■ Source excerpt

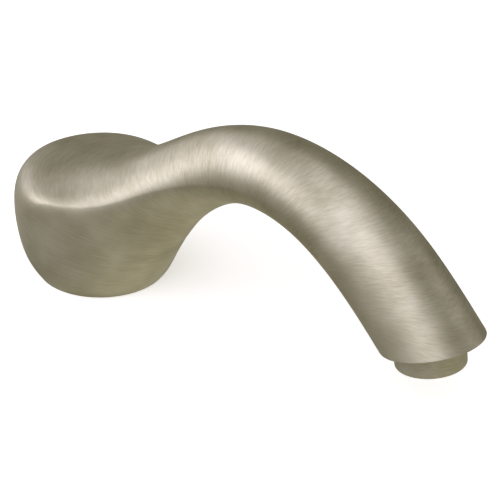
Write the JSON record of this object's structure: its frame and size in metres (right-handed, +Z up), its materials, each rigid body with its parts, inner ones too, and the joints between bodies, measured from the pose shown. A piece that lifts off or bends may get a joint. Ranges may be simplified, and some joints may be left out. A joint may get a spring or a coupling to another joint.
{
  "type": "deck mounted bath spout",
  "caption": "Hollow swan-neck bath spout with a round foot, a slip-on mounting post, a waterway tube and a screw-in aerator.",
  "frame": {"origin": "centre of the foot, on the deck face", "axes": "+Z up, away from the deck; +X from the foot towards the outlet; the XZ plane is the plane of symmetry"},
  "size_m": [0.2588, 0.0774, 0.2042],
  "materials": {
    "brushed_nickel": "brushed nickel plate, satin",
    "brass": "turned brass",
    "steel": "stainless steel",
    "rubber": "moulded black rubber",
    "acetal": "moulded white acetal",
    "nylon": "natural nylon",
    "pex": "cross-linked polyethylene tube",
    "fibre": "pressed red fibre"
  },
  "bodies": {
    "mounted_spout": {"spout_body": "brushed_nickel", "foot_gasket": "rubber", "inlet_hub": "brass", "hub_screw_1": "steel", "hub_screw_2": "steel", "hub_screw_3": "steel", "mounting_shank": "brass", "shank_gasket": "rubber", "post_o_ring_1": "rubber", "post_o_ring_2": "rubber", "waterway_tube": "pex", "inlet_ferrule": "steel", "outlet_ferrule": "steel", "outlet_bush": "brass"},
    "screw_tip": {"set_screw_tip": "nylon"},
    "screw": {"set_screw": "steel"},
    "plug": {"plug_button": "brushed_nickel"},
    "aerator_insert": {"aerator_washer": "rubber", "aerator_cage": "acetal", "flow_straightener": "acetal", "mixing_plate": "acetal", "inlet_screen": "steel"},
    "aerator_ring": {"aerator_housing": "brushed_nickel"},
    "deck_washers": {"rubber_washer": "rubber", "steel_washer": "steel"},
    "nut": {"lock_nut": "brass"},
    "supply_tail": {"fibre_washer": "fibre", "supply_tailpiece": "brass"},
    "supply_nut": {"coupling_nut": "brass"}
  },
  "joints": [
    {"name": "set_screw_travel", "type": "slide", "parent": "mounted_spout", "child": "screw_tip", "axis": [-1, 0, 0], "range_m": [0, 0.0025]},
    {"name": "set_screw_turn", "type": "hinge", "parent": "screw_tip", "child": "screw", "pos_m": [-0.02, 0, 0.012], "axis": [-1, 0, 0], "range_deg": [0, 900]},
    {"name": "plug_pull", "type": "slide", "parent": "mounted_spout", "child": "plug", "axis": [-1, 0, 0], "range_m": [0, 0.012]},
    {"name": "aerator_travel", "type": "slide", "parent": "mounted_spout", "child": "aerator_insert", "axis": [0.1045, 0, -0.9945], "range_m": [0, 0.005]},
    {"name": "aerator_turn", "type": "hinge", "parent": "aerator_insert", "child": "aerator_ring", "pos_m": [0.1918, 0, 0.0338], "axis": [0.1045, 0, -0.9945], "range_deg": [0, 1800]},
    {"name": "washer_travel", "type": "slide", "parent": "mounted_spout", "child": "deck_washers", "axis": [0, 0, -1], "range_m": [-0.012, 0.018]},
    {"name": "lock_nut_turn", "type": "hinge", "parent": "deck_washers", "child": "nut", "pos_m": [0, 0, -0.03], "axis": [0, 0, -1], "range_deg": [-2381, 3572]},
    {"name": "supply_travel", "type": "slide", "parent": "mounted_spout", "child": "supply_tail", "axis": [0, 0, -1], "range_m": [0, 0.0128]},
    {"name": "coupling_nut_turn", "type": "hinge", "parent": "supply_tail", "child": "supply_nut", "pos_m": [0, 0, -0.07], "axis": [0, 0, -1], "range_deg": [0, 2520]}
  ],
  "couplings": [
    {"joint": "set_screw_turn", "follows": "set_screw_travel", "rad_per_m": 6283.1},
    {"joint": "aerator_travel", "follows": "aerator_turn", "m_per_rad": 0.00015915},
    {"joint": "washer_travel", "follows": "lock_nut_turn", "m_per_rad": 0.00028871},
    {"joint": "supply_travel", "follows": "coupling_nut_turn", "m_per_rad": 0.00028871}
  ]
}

■ Exercise aim
Repeat the data exactly. Leave nothing out.

■ Task result
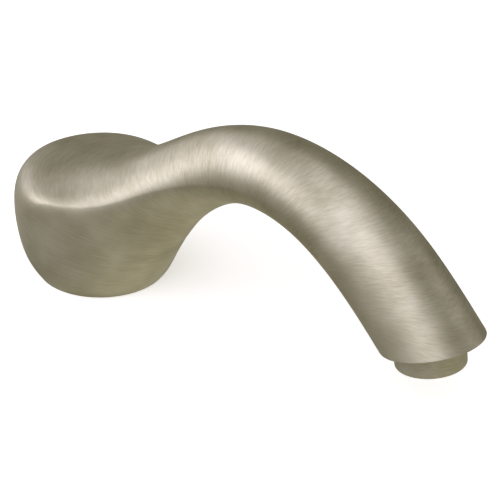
Write the JSON record of this object's structure: its frame and size in metres (right-handed, +Z up), its materials, each rigid body with its parts, inner ones too, and the joints between bodies, measured from the pose shown. A piece that lifts off or bends may get a joint. Ranges may be simplified, and some joints may be left out. A joint may get a spring or a coupling to another joint.
{
  "type": "deck mounted bath spout",
  "caption": "Hollow swan-neck bath spout with a round foot, a slip-on mounting post, a waterway tube and a screw-in aerator.",
  "frame": {"origin": "centre of the foot, on the deck face", "axes": "+Z up, away from the deck; +X from the foot towards the outlet; the XZ plane is the plane of symmetry"},
  "size_m": [0.2588, 0.0774, 0.2042],
  "materials": {
    "brushed_nickel": "brushed nickel plate, satin",
    "brass": "turned brass",
    "steel": "stainless steel",
    "rubber": "moulded black rubber",
    "acetal": "moulded white acetal",
    "nylon": "natural nylon",
    "pex": "cross-linked polyethylene tube",
    "fibre": "pressed red fibre"
  },
  "bodies": {
    "mounted_spout": {"spout_body": "brushed_nickel", "foot_gasket": "rubber", "inlet_hub": "brass", "hub_screw_1": "steel", "hub_screw_2": "steel", "hub_screw_3": "steel", "mounting_shank": "brass", "shank_gasket": "rubber", "post_o_ring_1": "rubber", "post_o_ring_2": "rubber", "waterway_tube": "pex", "inlet_ferrule": "steel", "outlet_ferrule": "steel", "outlet_bush": "brass"},
    "screw_tip": {"set_screw_tip": "nylon"},
    "screw": {"set_screw": "steel"},
    "plug": {"plug_button": "brushed_nickel"},
    "aerator_insert": {"aerator_washer": "rubber", "aerator_cage": "acetal", "flow_straightener": "acetal", "mixing_plate": "acetal", "inlet_screen": "steel"},
    "aerator_ring": {"aerator_housing": "brushed_nickel"},
    "deck_washers": {"rubber_washer": "rubber", "steel_washer": "steel"},
    "nut": {"lock_nut": "brass"},
    "supply_tail": {"fibre_washer": "fibre", "supply_tailpiece": "brass"},
    "supply_nut": {"coupling_nut": "brass"}
  },
  "joints": [
    {"name": "set_screw_travel", "type": "slide", "parent": "mounted_spout", "child": "screw_tip", "axis": [-1, 0, 0], "range_m": [0, 0.0025]},
    {"name": "set_screw_turn", "type": "hinge", "parent": "screw_tip", "child": "screw", "pos_m": [-0.02, 0, 0.012], "axis": [-1, 0, 0], "range_deg": [0, 900]},
    {"name": "plug_pull", "type": "slide", "parent": "mounted_spout", "child": "plug", "axis": [-1, 0, 0], "range_m": [0, 0.012]},
    {"name": "aerator_travel", "type": "slide", "parent": "mounted_spout", "child": "aerator_insert", "axis": [0.1045, 0, -0.9945], "range_m": [0, 0.005]},
    {"name": "aerator_turn", "type": "hinge", "parent": "aerator_insert", "child": "aerator_ring", "pos_m": [0.1918, 0, 0.0338], "axis": [0.1045, 0, -0.9945], "range_deg": [0, 1800]},
    {"name": "washer_travel", "type": "slide", "parent": "mounted_spout", "child": "deck_washers", "axis": [0, 0, -1], "range_m": [-0.012, 0.018]},
    {"name": "lock_nut_turn", "type": "hinge", "parent": "deck_washers", "child": "nut", "pos_m": [0, 0, -0.03], "axis": [0, 0, -1], "range_deg": [-2381, 3572]},
    {"name": "supply_travel", "type": "slide", "parent": "mounted_spout", "child": "supply_tail", "axis": [0, 0, -1], "range_m": [0, 0.0128]},
    {"name": "coupling_nut_turn", "type": "hinge", "parent": "supply_tail", "child": "supply_nut", "pos_m": [0, 0, -0.07], "axis": [0, 0, -1], "range_deg": [0, 2520]}
  ],
  "couplings": [
    {"joint": "set_screw_turn", "follows": "set_screw_travel", "rad_per_m": 6283.1},
    {"joint": "aerator_travel", "follows": "aerator_turn", "m_per_rad": 0.00015915},
    {"joint": "washer_travel", "follows": "lock_nut_turn", "m_per_rad": 0.00028871},
    {"joint": "supply_travel", "follows": "coupling_nut_turn", "m_per_rad": 0.00028871}
  ]
}